**Records for this exercise**
────────────────────────────────────────

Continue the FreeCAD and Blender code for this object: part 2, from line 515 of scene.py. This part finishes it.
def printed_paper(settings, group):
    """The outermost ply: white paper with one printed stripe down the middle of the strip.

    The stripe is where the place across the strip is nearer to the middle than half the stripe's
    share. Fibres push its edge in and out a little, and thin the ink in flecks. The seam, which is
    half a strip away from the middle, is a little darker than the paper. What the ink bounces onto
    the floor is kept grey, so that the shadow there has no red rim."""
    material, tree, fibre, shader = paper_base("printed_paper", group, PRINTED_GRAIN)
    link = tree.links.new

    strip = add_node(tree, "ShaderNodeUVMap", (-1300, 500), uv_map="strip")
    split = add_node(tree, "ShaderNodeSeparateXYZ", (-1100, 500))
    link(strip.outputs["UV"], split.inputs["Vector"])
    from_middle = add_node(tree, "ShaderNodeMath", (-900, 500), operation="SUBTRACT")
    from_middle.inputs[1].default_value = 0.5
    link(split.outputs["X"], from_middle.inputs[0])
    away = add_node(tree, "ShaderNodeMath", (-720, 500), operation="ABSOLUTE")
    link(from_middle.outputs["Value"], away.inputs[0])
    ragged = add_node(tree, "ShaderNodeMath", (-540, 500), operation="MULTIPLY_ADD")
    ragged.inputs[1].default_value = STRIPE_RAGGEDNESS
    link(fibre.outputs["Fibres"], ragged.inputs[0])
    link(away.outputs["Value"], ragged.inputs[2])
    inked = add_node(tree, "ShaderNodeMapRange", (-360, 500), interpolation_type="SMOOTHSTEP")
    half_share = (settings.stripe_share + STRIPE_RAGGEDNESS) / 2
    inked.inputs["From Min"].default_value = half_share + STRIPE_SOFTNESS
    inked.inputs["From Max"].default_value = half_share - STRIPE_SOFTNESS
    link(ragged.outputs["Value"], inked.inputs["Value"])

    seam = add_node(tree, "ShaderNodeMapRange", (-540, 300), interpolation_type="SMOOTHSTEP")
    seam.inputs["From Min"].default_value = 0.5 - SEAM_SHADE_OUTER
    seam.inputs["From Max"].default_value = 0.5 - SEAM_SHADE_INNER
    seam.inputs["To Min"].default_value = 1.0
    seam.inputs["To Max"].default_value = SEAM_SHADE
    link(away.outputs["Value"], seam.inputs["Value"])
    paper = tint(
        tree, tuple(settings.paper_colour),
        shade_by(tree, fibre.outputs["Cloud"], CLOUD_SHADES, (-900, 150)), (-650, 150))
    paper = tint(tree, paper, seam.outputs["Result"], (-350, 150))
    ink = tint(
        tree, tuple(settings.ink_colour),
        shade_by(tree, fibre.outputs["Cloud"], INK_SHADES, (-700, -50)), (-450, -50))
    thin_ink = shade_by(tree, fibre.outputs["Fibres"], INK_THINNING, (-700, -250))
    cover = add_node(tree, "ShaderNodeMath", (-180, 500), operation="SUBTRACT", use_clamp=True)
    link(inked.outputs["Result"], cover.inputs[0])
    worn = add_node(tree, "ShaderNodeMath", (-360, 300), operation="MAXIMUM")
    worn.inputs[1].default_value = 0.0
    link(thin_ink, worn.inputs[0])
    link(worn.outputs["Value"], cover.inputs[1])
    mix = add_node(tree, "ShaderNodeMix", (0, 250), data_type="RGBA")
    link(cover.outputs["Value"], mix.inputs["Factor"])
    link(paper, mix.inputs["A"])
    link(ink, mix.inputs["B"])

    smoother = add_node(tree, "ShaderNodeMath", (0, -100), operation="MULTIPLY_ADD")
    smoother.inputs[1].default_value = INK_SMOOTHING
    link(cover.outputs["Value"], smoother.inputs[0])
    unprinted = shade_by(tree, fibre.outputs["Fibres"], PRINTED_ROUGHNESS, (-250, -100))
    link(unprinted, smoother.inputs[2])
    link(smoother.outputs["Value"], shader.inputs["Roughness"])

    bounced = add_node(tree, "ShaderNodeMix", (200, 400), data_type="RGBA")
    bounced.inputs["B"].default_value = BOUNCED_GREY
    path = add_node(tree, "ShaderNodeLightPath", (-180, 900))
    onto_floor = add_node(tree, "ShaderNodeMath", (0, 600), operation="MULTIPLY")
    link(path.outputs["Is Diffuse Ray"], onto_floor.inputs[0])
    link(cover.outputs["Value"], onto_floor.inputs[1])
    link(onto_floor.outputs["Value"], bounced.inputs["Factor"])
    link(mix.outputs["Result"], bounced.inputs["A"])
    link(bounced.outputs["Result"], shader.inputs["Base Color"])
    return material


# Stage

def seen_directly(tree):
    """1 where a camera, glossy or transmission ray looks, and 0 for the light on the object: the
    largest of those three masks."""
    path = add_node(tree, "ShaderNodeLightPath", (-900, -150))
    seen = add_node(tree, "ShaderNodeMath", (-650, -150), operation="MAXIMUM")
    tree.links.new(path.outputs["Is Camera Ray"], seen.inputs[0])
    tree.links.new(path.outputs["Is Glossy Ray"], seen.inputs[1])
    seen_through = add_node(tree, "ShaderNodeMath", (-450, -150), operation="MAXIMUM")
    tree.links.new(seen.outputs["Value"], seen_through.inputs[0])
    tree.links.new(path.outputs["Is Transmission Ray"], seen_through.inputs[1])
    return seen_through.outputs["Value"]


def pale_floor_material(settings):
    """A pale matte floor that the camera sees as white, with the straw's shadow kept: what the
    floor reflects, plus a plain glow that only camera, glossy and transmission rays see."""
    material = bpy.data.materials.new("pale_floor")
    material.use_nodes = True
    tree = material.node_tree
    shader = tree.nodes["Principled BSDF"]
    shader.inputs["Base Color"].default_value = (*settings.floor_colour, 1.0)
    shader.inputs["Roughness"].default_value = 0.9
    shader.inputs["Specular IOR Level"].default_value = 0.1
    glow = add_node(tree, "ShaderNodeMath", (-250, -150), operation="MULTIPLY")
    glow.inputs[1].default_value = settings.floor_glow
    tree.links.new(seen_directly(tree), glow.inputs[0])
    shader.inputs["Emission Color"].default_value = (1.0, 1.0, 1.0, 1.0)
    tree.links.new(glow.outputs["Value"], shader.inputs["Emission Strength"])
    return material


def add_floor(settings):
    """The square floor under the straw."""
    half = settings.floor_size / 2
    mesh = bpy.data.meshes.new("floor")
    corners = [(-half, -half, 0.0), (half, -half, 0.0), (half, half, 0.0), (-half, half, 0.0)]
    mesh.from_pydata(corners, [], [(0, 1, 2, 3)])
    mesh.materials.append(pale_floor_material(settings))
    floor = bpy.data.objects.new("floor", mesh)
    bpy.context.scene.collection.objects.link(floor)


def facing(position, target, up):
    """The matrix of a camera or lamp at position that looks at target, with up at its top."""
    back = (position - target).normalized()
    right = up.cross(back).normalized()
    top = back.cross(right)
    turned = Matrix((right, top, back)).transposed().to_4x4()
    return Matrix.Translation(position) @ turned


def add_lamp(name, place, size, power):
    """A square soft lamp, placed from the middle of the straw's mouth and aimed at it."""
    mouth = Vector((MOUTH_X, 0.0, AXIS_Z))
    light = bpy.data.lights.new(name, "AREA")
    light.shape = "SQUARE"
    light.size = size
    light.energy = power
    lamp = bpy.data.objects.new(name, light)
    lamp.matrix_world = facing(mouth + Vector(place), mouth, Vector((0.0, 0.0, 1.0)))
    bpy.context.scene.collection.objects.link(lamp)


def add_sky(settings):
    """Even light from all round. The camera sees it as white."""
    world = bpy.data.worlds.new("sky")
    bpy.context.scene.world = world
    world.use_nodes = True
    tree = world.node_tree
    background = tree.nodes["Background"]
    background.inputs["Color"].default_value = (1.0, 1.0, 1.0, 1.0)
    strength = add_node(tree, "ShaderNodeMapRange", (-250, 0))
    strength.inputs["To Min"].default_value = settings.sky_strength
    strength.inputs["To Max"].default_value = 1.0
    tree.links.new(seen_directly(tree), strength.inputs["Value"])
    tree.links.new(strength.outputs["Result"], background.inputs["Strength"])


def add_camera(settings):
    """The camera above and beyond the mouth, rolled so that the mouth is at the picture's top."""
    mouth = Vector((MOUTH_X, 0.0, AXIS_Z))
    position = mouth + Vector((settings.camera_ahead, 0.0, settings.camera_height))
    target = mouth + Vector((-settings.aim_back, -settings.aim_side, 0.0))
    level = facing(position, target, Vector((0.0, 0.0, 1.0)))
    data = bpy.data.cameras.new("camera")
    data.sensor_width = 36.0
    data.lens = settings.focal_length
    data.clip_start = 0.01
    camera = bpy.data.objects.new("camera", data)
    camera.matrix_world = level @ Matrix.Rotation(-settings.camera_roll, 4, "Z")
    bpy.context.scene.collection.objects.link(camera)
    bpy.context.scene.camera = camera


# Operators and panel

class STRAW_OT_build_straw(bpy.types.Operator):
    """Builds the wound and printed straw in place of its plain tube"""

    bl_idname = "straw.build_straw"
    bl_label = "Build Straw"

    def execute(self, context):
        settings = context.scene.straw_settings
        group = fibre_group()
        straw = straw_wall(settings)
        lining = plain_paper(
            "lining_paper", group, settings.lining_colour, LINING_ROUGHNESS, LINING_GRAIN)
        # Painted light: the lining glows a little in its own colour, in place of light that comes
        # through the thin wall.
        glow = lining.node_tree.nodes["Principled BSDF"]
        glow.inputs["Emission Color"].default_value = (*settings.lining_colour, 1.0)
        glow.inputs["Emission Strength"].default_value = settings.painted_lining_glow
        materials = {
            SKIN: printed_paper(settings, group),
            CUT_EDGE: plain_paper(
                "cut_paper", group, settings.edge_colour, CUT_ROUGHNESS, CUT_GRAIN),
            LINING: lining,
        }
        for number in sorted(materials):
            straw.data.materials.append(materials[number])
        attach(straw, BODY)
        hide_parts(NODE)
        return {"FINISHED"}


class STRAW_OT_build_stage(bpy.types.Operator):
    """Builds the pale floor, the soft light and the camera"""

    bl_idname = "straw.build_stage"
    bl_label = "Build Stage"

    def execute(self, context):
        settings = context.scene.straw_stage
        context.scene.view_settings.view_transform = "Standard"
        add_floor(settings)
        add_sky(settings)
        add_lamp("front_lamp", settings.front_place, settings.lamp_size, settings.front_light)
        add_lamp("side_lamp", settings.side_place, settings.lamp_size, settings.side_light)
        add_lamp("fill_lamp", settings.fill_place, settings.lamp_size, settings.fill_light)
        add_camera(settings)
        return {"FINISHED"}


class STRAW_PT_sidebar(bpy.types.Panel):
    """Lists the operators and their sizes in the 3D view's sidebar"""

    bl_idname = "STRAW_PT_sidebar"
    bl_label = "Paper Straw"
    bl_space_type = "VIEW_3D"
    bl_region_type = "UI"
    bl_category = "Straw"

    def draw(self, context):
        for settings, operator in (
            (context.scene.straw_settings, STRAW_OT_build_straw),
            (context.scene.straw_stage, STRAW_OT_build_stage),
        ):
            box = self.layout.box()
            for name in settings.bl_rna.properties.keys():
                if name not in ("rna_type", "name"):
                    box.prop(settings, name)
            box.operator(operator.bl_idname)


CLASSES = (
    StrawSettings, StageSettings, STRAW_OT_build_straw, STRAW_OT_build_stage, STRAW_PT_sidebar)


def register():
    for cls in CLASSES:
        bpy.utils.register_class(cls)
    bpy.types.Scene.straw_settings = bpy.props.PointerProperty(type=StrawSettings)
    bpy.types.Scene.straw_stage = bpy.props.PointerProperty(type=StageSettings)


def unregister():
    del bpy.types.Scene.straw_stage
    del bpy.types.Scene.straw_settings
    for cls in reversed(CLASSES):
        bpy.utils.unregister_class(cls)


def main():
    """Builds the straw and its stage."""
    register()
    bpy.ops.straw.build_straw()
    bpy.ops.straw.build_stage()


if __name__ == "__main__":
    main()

────────────────────────────────────────

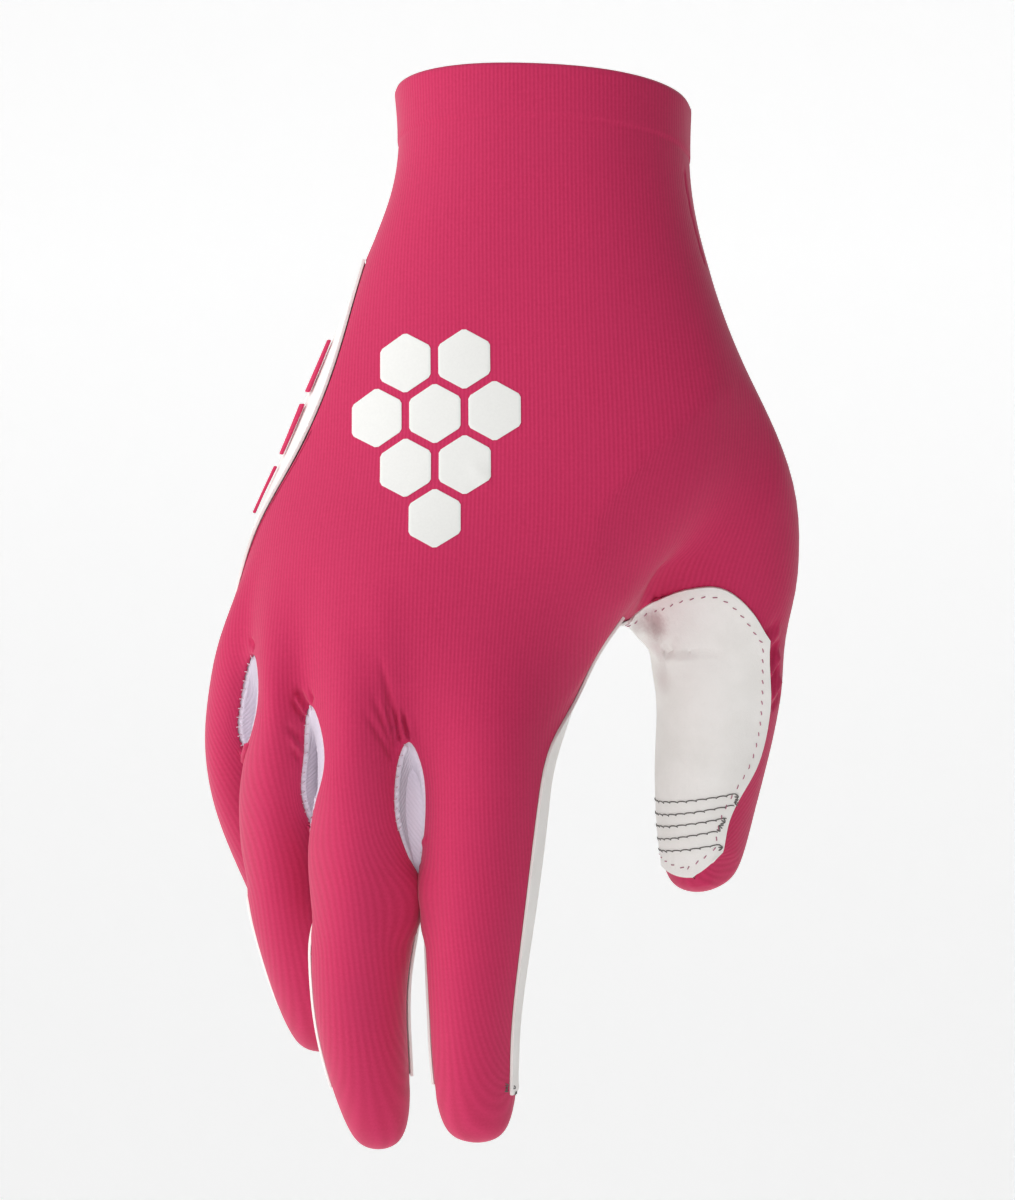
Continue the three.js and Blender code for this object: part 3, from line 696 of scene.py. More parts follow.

────────────────────────────────────────

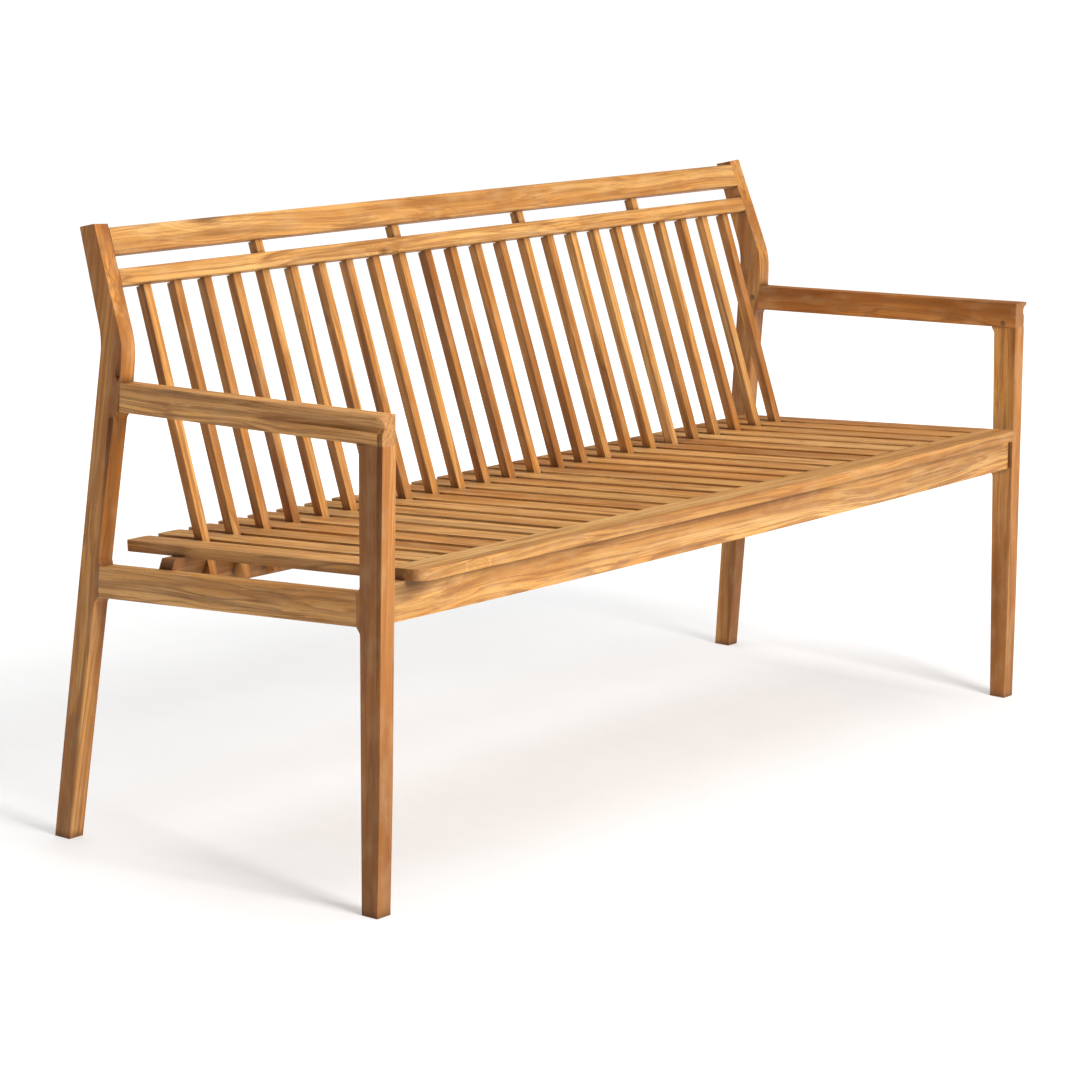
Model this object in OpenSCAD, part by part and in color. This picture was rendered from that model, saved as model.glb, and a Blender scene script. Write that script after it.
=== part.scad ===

────────────────────────────────────────

Exactly the lines from the one holding "attach(straw, BODY)" through the one holding "STRAW_OT_build_straw, STRAW_OT_build_stage, STRAW_PT_sidebar)" should be printed, ends included.

**Solution to this exercise**
        attach(straw, BODY)
        hide_parts(NODE)
        return {"FINISHED"}


class STRAW_OT_build_stage(bpy.types.Operator):
    """Builds the pale floor, the soft light and the camera"""

    bl_idname = "straw.build_stage"
    bl_label = "Build Stage"

    def execute(self, context):
        settings = context.scene.straw_stage
        context.scene.view_settings.view_transform = "Standard"
        add_floor(settings)
        add_sky(settings)
        add_lamp("front_lamp", settings.front_place, settings.lamp_size, settings.front_light)
        add_lamp("side_lamp", settings.side_place, settings.lamp_size, settings.side_light)
        add_lamp("fill_lamp", settings.fill_place, settings.lamp_size, settings.fill_light)
        add_camera(settings)
        return {"FINISHED"}


class STRAW_PT_sidebar(bpy.types.Panel):
    """Lists the operators and their sizes in the 3D view's sidebar"""

    bl_idname = "STRAW_PT_sidebar"
    bl_label = "Paper Straw"
    bl_space_type = "VIEW_3D"
    bl_region_type = "UI"
    bl_category = "Straw"

    def draw(self, context):
        for settings, operator in (
            (context.scene.straw_settings, STRAW_OT_build_straw),
            (context.scene.straw_stage, STRAW_OT_build_stage),
        ):
            box = self.layout.box()
            for name in settings.bl_rna.properties.keys():
                if name not in ("rna_type", "name"):
                    box.prop(settings, name)
            box.operator(operator.bl_idname)


CLASSES = (
    StrawSettings, StageSettings, STRAW_OT_build_straw, STRAW_OT_build_stage, STRAW_PT_sidebar)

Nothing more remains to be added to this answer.